Die in der Normandie gelegene Küstenstädtchen Cabourg, Trouville, Dieppe waren Vorbilder zu Balbec. In dieser Gegend verbrachte Proust mehrere Kuraufenthalte. Auf dem ersten begleiteten seine Großmutter den Zehnjährigen. Der Name Balbec, unverkennbar eine Referenz an das antike Baalbek/Heliopolis, wählte Proust erst unmittelbar vor Drucklegung. In den vorhergehenden Entwürfen hieß der Ort Querqueville, Criquebec, Briquebec oder Bouillebec.

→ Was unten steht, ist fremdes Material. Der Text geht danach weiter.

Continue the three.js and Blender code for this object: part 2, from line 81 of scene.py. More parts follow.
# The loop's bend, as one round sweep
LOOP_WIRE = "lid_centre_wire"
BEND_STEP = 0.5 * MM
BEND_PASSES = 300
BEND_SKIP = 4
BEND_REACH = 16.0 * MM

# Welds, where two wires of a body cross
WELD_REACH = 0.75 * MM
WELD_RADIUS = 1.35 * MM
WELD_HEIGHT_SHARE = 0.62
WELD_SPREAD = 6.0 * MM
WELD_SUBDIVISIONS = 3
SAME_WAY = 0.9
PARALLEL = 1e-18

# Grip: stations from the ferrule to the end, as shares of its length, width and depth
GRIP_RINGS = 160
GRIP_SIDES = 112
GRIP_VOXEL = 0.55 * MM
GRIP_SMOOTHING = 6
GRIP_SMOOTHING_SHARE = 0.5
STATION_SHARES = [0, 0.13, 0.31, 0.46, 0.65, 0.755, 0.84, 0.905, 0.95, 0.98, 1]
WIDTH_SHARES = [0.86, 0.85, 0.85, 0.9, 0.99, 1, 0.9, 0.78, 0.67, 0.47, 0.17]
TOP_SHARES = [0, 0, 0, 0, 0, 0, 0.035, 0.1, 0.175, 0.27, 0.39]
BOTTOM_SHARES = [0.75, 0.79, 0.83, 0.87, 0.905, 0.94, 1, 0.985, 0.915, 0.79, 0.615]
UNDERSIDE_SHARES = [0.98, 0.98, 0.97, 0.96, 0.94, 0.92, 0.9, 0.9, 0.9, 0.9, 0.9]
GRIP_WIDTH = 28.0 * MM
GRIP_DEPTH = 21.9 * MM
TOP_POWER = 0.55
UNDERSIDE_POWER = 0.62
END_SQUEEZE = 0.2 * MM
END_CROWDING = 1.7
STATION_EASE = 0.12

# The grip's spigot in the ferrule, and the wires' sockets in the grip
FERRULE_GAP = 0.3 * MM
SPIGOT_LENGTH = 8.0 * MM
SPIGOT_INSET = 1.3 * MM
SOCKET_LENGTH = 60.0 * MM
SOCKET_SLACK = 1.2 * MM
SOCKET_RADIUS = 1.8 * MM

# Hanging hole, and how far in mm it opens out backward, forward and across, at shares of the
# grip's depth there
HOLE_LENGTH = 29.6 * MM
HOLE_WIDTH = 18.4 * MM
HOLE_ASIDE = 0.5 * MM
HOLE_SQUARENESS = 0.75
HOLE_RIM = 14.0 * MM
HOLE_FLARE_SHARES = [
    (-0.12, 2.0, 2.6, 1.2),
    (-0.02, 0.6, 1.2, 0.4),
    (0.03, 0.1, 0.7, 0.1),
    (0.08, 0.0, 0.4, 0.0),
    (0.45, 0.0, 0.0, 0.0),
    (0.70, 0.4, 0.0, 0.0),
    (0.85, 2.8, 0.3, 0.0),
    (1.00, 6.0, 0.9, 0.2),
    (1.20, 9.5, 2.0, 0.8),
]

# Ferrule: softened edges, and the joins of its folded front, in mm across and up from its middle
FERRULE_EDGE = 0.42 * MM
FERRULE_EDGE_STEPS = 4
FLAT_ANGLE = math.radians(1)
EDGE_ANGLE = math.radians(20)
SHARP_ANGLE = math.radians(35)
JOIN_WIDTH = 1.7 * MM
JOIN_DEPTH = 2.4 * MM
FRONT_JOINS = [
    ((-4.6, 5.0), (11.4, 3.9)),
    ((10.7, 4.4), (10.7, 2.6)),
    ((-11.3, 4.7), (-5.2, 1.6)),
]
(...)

Eine schöne Illustration zu diesem zweiten Teil des zweiten Bandes der Recherche, der ja ganz profan mit „Namen und Orte: Orte“ betitelt ist, bietet ein Ausstellungskatalog des Musée de Trouville, Le Balbec normand de Marcel Proust, aus dem Jahr 2005. Er versammelt Abbildungen der Werke von Eugéne Boudin, Louis Fourneau, Adolphe Félix Cals, Paul César Helleu, alles Maler, die Proust verehrte und die zum Teil auch in seinem Werk erwähnt werden. Den Einführungstext des Kataloges verfasste der Proustbiograph Jean-Yves Tadié.